A block of data:
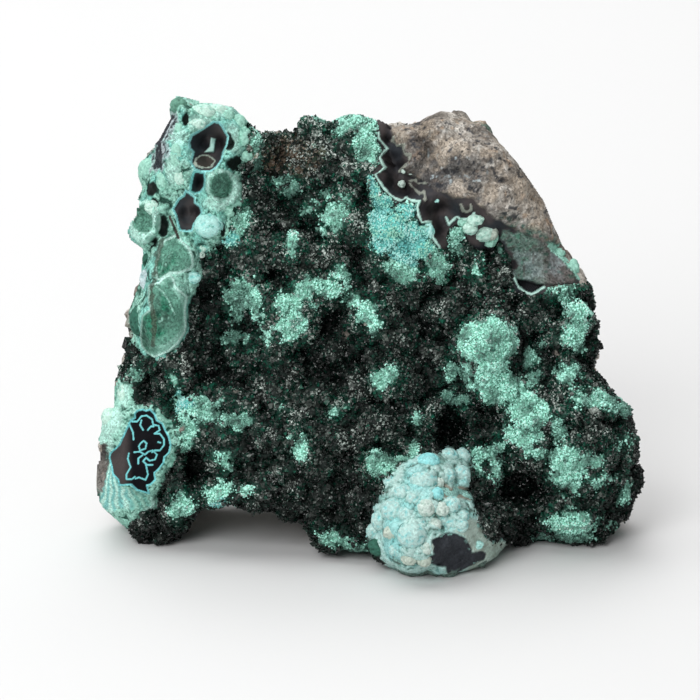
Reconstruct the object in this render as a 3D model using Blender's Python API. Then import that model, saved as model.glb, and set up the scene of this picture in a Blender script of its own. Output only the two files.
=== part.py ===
"""Malachite specimen: one natural stone that stands on its own three feet.

The stone is shaped in a face frame, in millimetres: x runs to the right across its crystal
face, v runs up along the face and w points out of it. The face leans back from upright, and
the last step stands the stone on its feet, cut flat where it rests, in metres with +Z up.
"""

import math

import bmesh
import bpy
import numpy as np

NODE_NAME = "malachite_specimen"
METRES_PER_MM = 0.001

# Driving dimensions, in millimetres
OUTLINE_WIDTH = 91.0
FRONT_SWELL = 8.0
BACK_SWELL = 29.0
ROUGHNESS_LARGE = 1.5
ROUGHNESS_LUMPS = 2.6

# The face leans back from upright by this angle.
FACE_LEAN = math.radians(18.0)

# Height of the middle of the face above the floor, and the shift that centres the footprint.
FACE_HEIGHT = 34.2
SHIFT_X = -0.9
SHIFT_Y = 0.0

# Exponents of the rounded-box profile from the face over the rim to the back.
FRONT_SQUARENESS = 3.0
BACK_SQUARENESS = 3.2

# Steps along the outline, how many of them each way smooth it, and how fast its own small
# steps fade away from the rim.
OUTLINE_STEPS = 720
SMOOTH_STEPS = 40
STEP_FADE = 4.0

# Edges along one side of the starting cube, and the share of its turn that covers the face.
CUBE_CUTS = 24
FACE_SHARE = 0.64

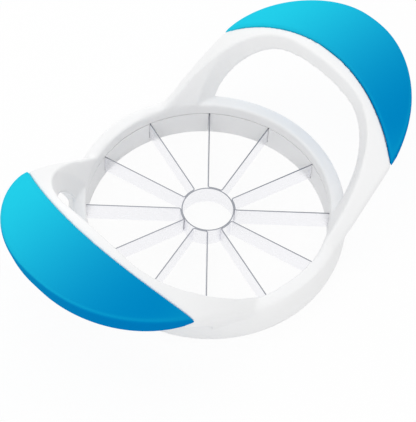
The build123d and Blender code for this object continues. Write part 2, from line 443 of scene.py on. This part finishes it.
def soft_grip(side, material):
    """A blue grip, softer than the frame, with a rounded lip towards the ring."""
    node = f"grip_{side}"
    piece = even_skin(node, f"soft_grip_{side}", GRIP_FACE)
    shape = opened(piece)
    relax(shape, shape.verts, GRIP_ROUNDS)
    relax(shape, [vert for vert in shape.verts if at_lip(vert.co)], LIP_ROUNDS)
    mark_facing(shape)
    closed(shape, piece)
    show_as(piece, node, material)


# ------------------------------------------------------------------ stage, light and camera
def stage():
    shape = bmesh.new()
    bmesh.ops.create_grid(shape, x_segments=1, y_segments=1, size=FLOOR_HALF)
    mesh = bpy.data.meshes.new("floor")
    shape.to_mesh(mesh)
    shape.free()
    floor = new_object("floor", mesh)
    dress(mesh, paper_floor())


def studio_world():
    """Even white surroundings. Mirror-like surfaces see them at full white."""
    world = bpy.data.worlds.new("studio")
    wiring = Wiring(world, "ShaderNodeOutputWorld")
    levels = {"Value": wiring.ray("Glossy"), "To Min": WORLD_LEVEL, "To Max": WORLD_MIRROR_LEVEL}
    level = wiring.node("ShaderNodeMapRange", None, levels)
    wiring.surface(wiring.node("ShaderNodeBackground", None, {"Color": WHITE, "Strength": level}))
    bpy.context.scene.world = world


def lamp(name, place, diameter, power):
    """A round area lamp that looks at the middle of the tool."""
    light = bpy.data.lights.new(name, "AREA")
    light.shape = "DISK"
    light.size = diameter
    light.energy = power
    holder = new_object(name, light)
    turn = (LAMP_AIM - Vector(place)).to_track_quat("-Z", "Y").to_matrix().to_4x4()
    holder.matrix_world = Matrix.Translation(place) @ turn


def camera():
    """A long lens high above the -X -Y side of the tool, slightly rolled."""
    level_back = Vector((math.sin(VIEW_AZIMUTH), -math.cos(VIEW_AZIMUTH), 0))
    back = level_back * math.cos(VIEW_ELEVATION) + Vector((0, 0, math.sin(VIEW_ELEVATION)))
    right = Vector((math.cos(VIEW_AZIMUTH), math.sin(VIEW_AZIMUTH), 0))
    up = back.cross(right)
    rolled_right = right * math.cos(VIEW_ROLL) + up * math.sin(VIEW_ROLL)
    rolled_up = up * math.cos(VIEW_ROLL) - right * math.sin(VIEW_ROLL)
    lens = bpy.data.cameras.new("camera")
    lens.lens = LENS
    lens.shift_x, lens.shift_y = VIEW_SHIFT
    holder = new_object("camera", lens)
    turn = Matrix((rolled_right, rolled_up, back)).transposed().to_4x4()
    holder.matrix_world = Matrix.Translation(VIEW_TARGET + back * VIEW_DISTANCE) @ turn
    bpy.context.scene.camera = holder


# ------------------------------------------------------------------ the tool and its studio
plastic_finish = white_abs()
rubber_finish = blue_rubber()
steel_finish = stainless_strip()

frame_moulding(plastic_finish)
for side in ("right", "left"):
    soft_grip(side, rubber_finish)

dress(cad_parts["blade_carrier_ring"].data, plastic_finish)
for name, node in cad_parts.items():
    if name.startswith("blade_strip") or name == "core_ring":
        dress(node.data, steel_finish)

stage()
studio_world()
for name, (place, diameter, power) in LAMPS.items():
    lamp(name, place, diameter, power)
camera()
bpy.context.scene.view_settings.view_transform = "Standard"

Short problem: Starting with the first line of the records, repeat every line up to and including the one containing "own three feet.", and nothing else.

Exercise response:
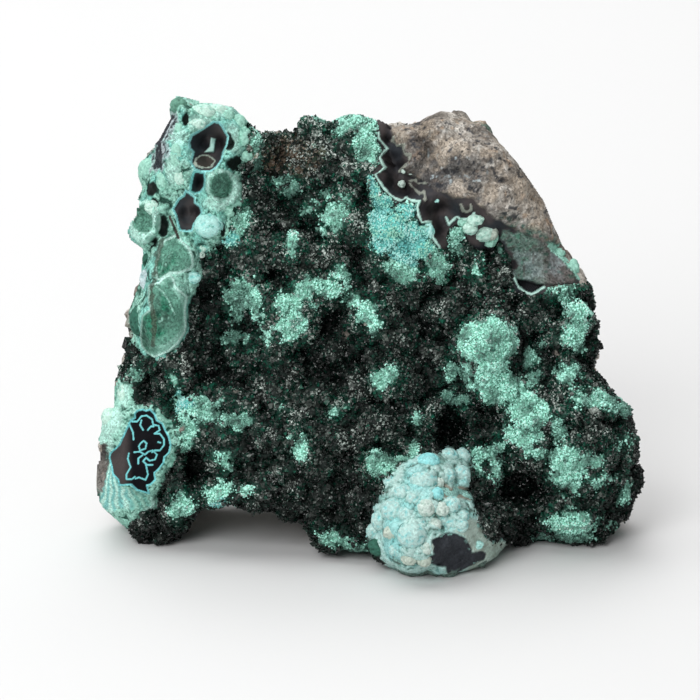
Reconstruct the object in this render as a 3D model using Blender's Python API. Then import that model, saved as model.glb, and set up the scene of this picture in a Blender script of its own. Output only the two files.
=== part.py ===
"""Malachite specimen: one natural stone that stands on its own three feet.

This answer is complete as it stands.